Sunday, 4 January 2015

Rectors and Vicars in Jersey

The Jersey Evening Post reported on recent sad story in the following terms:

“A MARRIED vicar has resigned as Rector of St Peter following an affair with one of his lay readers."

This shows, I think, a certain lack of local knowledge of the Channel Islands and the UK.

As one of my correspondents says:

“Traditionally a rector had the right to both the greater and lesser tithes on agricultural production in the parish to support his living and also held glebe land (land specifically given to the church to derive income), while vicars were only entitled to the lesser tithe: however, rectors all had the responsibility to maintain the fitting of their chancels (the bit of the church where the specifically "holy" items - the altar, the communion kit etc) out of their enhanced income.

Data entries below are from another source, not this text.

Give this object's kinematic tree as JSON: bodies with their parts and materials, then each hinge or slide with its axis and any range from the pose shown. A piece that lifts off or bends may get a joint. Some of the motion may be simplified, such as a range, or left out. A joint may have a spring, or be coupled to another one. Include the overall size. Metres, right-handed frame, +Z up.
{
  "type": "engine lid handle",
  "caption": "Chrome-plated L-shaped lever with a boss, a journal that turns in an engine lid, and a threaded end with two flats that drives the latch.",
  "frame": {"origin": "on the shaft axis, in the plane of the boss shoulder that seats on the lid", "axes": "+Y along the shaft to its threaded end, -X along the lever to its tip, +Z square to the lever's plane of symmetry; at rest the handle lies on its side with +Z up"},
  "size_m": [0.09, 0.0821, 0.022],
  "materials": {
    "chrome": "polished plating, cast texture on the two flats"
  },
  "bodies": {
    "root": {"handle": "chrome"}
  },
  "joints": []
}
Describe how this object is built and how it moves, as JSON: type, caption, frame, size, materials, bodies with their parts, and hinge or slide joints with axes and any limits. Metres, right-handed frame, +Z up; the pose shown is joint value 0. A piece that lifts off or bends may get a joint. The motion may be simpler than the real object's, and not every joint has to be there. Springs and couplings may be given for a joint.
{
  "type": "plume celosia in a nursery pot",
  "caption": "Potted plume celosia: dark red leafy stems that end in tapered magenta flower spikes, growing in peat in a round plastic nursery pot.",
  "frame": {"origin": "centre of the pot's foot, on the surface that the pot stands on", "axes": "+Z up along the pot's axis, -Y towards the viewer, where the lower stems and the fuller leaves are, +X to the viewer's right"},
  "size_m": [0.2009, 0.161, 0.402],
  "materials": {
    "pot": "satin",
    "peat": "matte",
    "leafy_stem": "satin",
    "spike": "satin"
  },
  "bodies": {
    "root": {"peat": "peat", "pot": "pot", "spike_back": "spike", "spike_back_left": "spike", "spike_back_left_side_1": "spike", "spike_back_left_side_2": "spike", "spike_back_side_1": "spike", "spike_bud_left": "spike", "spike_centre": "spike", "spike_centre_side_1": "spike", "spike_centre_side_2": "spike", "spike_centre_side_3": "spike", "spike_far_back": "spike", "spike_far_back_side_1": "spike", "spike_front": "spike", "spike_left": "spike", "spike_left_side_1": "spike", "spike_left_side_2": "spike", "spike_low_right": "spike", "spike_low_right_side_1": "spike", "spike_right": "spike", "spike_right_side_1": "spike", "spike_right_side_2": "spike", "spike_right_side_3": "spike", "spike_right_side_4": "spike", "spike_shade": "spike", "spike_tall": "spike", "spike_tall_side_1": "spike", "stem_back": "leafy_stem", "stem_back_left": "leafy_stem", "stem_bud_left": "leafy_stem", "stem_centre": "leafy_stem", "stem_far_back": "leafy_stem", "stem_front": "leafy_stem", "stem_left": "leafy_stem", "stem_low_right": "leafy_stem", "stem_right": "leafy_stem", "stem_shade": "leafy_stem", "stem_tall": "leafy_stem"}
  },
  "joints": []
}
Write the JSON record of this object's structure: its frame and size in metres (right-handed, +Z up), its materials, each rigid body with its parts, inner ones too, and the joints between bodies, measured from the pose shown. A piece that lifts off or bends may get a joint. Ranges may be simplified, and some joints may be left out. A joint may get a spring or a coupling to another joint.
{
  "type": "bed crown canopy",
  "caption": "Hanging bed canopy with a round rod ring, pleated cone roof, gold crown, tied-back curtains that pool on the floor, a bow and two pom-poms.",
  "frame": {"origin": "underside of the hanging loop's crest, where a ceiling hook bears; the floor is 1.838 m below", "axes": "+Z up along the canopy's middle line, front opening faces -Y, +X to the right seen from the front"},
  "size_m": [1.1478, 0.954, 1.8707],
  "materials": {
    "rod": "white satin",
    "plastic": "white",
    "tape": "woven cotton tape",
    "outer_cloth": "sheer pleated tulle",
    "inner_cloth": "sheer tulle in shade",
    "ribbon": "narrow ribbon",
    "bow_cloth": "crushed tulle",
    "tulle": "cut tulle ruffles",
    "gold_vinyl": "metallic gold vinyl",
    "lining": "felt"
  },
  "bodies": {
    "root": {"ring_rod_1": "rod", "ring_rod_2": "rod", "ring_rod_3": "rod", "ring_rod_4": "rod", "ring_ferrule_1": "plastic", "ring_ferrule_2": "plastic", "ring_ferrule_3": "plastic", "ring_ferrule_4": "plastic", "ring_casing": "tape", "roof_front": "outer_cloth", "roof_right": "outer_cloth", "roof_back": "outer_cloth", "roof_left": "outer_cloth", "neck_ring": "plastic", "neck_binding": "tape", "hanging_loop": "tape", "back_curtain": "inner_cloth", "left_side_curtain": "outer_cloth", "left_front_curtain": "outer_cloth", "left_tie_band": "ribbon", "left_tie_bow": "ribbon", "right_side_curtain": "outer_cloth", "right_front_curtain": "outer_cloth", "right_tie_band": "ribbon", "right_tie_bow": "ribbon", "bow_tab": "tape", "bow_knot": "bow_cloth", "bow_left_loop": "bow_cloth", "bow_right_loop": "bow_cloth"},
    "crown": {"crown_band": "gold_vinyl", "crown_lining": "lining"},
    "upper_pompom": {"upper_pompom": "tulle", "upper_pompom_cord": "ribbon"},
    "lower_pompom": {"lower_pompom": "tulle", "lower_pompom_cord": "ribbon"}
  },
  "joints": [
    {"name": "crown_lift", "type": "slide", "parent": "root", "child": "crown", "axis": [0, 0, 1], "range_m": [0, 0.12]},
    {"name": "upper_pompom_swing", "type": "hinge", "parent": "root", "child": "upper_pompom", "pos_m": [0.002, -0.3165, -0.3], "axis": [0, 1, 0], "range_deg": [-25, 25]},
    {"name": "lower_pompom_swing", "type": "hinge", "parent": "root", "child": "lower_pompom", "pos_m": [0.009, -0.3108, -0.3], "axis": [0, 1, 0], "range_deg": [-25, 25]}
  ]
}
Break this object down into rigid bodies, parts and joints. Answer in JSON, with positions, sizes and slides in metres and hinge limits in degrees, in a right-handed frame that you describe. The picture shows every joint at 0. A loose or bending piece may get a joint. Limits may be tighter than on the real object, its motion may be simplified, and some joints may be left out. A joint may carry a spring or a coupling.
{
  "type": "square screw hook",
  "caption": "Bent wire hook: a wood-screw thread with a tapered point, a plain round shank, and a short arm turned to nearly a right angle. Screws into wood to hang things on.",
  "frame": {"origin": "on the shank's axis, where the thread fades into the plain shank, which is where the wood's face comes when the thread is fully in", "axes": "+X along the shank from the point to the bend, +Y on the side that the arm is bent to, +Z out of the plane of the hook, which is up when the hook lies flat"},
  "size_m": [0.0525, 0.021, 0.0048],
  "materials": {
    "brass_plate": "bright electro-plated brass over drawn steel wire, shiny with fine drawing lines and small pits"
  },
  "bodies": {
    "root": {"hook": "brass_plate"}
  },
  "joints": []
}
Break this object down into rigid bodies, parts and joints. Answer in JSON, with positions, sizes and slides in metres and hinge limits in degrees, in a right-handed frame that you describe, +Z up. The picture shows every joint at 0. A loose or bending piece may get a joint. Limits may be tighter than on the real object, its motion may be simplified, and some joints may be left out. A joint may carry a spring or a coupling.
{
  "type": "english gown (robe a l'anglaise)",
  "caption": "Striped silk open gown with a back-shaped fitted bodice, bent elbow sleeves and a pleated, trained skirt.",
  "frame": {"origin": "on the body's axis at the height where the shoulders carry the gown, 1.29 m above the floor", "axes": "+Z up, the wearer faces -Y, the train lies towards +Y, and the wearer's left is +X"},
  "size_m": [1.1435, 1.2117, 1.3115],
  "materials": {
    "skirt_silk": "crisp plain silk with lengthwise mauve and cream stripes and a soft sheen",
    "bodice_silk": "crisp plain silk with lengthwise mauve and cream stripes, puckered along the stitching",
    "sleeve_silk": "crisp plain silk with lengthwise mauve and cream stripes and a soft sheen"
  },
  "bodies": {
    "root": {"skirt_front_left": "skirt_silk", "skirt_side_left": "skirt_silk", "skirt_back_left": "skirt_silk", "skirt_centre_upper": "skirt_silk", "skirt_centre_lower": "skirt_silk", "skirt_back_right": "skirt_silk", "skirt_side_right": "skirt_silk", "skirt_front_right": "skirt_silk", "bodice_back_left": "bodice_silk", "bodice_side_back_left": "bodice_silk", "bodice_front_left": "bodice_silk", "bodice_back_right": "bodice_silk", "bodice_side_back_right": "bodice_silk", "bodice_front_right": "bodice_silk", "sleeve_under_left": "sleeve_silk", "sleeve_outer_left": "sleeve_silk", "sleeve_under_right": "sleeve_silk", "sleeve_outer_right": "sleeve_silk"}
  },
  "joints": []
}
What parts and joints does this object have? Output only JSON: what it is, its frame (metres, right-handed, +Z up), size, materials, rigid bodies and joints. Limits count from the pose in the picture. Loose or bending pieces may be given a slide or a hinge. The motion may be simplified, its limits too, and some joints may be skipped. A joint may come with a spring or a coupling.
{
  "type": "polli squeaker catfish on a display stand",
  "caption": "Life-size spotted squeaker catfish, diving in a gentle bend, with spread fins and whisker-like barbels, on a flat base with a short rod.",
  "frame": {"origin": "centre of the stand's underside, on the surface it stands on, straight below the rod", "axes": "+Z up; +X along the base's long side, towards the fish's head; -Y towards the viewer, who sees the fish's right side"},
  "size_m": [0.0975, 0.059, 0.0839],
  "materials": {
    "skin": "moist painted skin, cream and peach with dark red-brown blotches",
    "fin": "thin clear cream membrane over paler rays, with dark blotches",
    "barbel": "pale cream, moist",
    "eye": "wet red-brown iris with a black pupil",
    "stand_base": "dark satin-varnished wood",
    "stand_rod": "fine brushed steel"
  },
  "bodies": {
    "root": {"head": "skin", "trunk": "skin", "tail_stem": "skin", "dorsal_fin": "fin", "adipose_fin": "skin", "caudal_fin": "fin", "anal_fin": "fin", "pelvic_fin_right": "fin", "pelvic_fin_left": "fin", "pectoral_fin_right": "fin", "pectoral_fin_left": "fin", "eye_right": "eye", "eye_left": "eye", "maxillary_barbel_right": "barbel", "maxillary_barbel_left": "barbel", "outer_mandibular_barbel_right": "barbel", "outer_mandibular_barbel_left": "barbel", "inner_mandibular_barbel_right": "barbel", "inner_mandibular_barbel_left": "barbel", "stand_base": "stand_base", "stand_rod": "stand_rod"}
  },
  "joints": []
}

Most of this came to an end in England in 1836, bar a few exemptions which were finally abolished in 1977. The last English glebe lands were transferred into the hands of dioceses at the same time.”

But Jersey, of course is different:

“Tony Swindell [Rector of St Saviour] still has a notice on the field gate next to St Saviour's churchyard which proclaims this is glebe land)”

In Jersey matters are very different from the UK where Rector is more or less just a courtesy title. In Jersey, it denotes a very different function, with considerably different responsibilities. The Rectors may not sit in the States (since 1948), but the office is still very much entwined into the ancient Parish system as much as the Constable.

As Balleine notes (written before the 1948 Reform):

“The title of the incumbents of the twelve ancient parishes has varied at different times. In the 13th century it -was Recteur ; then it became Cure-Recteur ; then Cure. In five volumes of the Coutances Registers (l487-1555) island clergy are only three times called Rector, and in every other case Curatus, i.e. Cure. After the Reformation the universal title was Ministre, and this is the word listed in the Canons. In the 17th century the word Recteur began to reappear. The Rectors sat in the States ever since that Assembly existed.”

The Rectors in Jersey have specific Parish responsibilities, including sitting on the Parish Road’s Committee. In accordance with the Loi (1914) sur la Voirie it superintends the repair and maintenance of by-roads in the Parish, establishes boundary stones, issues Choses Publiques licenses, examines planning applications that fall within its responsibilities, supervises refuse collection, adjudicates fines during the Visite du Branchage, and proposes new road names, as may be necessary, for approval by the Parish Assembly.

And a Parish Assembly is properly called the “Assembly of the Principals and Officers of the Parish”. It is the decision-making body of each of the Twelve Parishes, comprising ratepayers (including mandataires) and electors of the parish.

When dealing with the ecclesiastical affairs of the Parish, the Rector presides, and it is commonly called an “Ecclesiastical Assembly”, at other times, the Constable presides. Even under the 2012 Canon Law, the Ecclesiastical Assembly, “means the assembly of the principals, officers and electors of an Ancient Parish over which the incumbent of the parish presides”. In other words, you do not need to be a member of the Church of England to attend and vote.

The same Canons also stipulate that “None, either Dean or Minister, shall hold two Rectorial Benefices together”

Traditionally, in Jersey, Vicar is the title given to the Minister in charge of a District and not a Parish Church. The churches of St Andrews, St Lukes, All Saints, St Matthews (The Glass Church) and Gouray all have had Vicars appointed.

There is some overlap, for example, the Rector of St Lawrence is also Vicar of St Matthews. The Rector of St Peter’s Church, however, does not have responsibility for a District Church, hence the Rector is just that, and the appellation of  Vicar is incorrect.